It’s somewhat hard to believe that the second quarter of 2014 came to a close already. The Blue Shield of California Foundation recently announced its Q2 funding, which bumps total foundation grantmaking over the $300 million mark since it was established in 2002 (Read Blue Shield of California Foundation: Grants for Health Policy and Access). Second quarter grantmaking reached $8.8 million this year, and a significant portion of grant money was committed to two new focus areas.
These two focus areas are (1) optimizing care teams and (2) behavioral health integration, and both lie within the foundation’s Health Care and Coverage program. Through these two focus areas, BSCF wants to ensure that California’s safety net can adapt to the changing demands and landscape of the future healthcare system.
For this most recent quarter, BSCF committed $4,901,874 to expanding access through care teams and $1.3 million advance behavioral health integration. BSCF made about a dozen grants in each focus area, ranging between $50,000 and $175,000 apiece. An almost equal number of grants were made in the San Francisco Bay Area, Los Angeles, northern California, central California, and southern California.
Other BSCF were awarded in this grant cycle to address the needs of uninsured Californians, and grantees included Working Partnerships USA in the Bay Area (a $200,000 grant) and Asian Americans Advancing Justice Los Angeles (a $100,000 grant).
Blue Shield also remained committed to preventing domestic violence in this grant cycle, awarding just over $2 million in anti-violence grants. The foundation awarded capacity building and safety net grants to a women’s shelter program in central California and a statewide policy advocacy organization for programming and organizational strengthening programs.
So what does this all mean for nonprofits looking ahead to Q3?
It means that BSCF is being as fair as possible to all areas of the state, so funding is possible and even likely outside the borders of San Francisco and Los Angeles. Since this foundation was established 12 years ago, it's made 4,204 grants including 952 in the Bay Area and 826 in Los Angeles.

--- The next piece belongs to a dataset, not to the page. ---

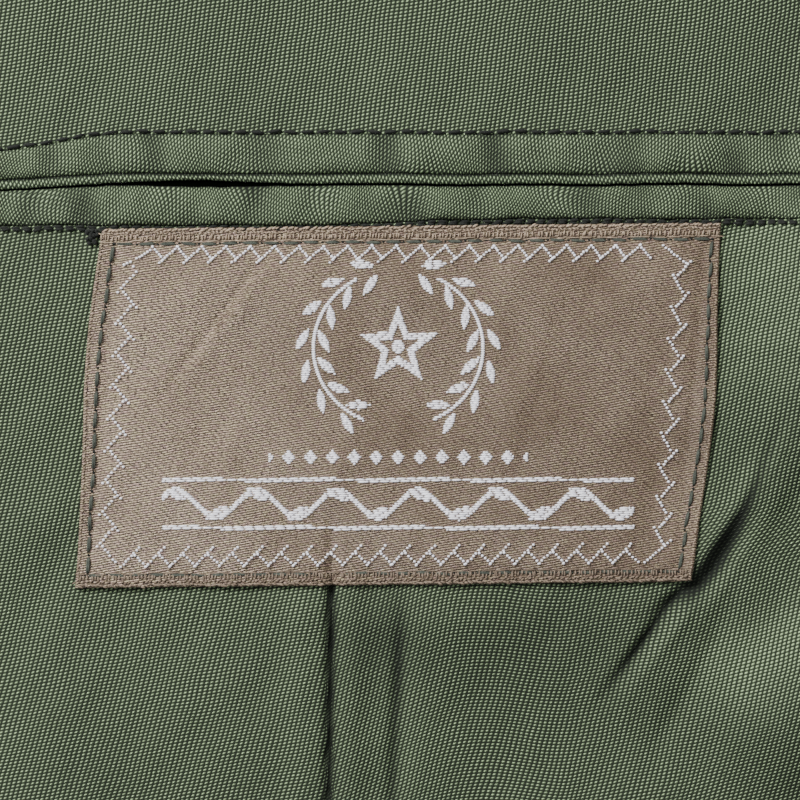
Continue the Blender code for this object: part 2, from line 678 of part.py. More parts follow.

These recent figures also indicate that foundation sees the state's greatest health need as increasing the effectiveness of healthcare professionals, and believes that this will lead to the expansion of patient access. Read through the foundation’s recent Request for Applications: Expanding Access Through Team Care document to get a deeper understanding of what BSCF is looking for in new hospital and clinic grantees.
“This three-hundred-million mark symbolizes the years of work that we've put into ensuring our grants have the greatest possible impact for low-income and underserved communities across California," BSCF president and CEO, Peter Long, said in a press release. "As thoughtful stewards of our philanthropic funds, there isn't a moment in which we forget the potential impact of every dollar we have the privilege to give. Investing - in a strategic, meaningful way—in the future of our state's healthcare safety net and domestic violence service providers remains at the heart of our grantmaking this quarter, and beyond."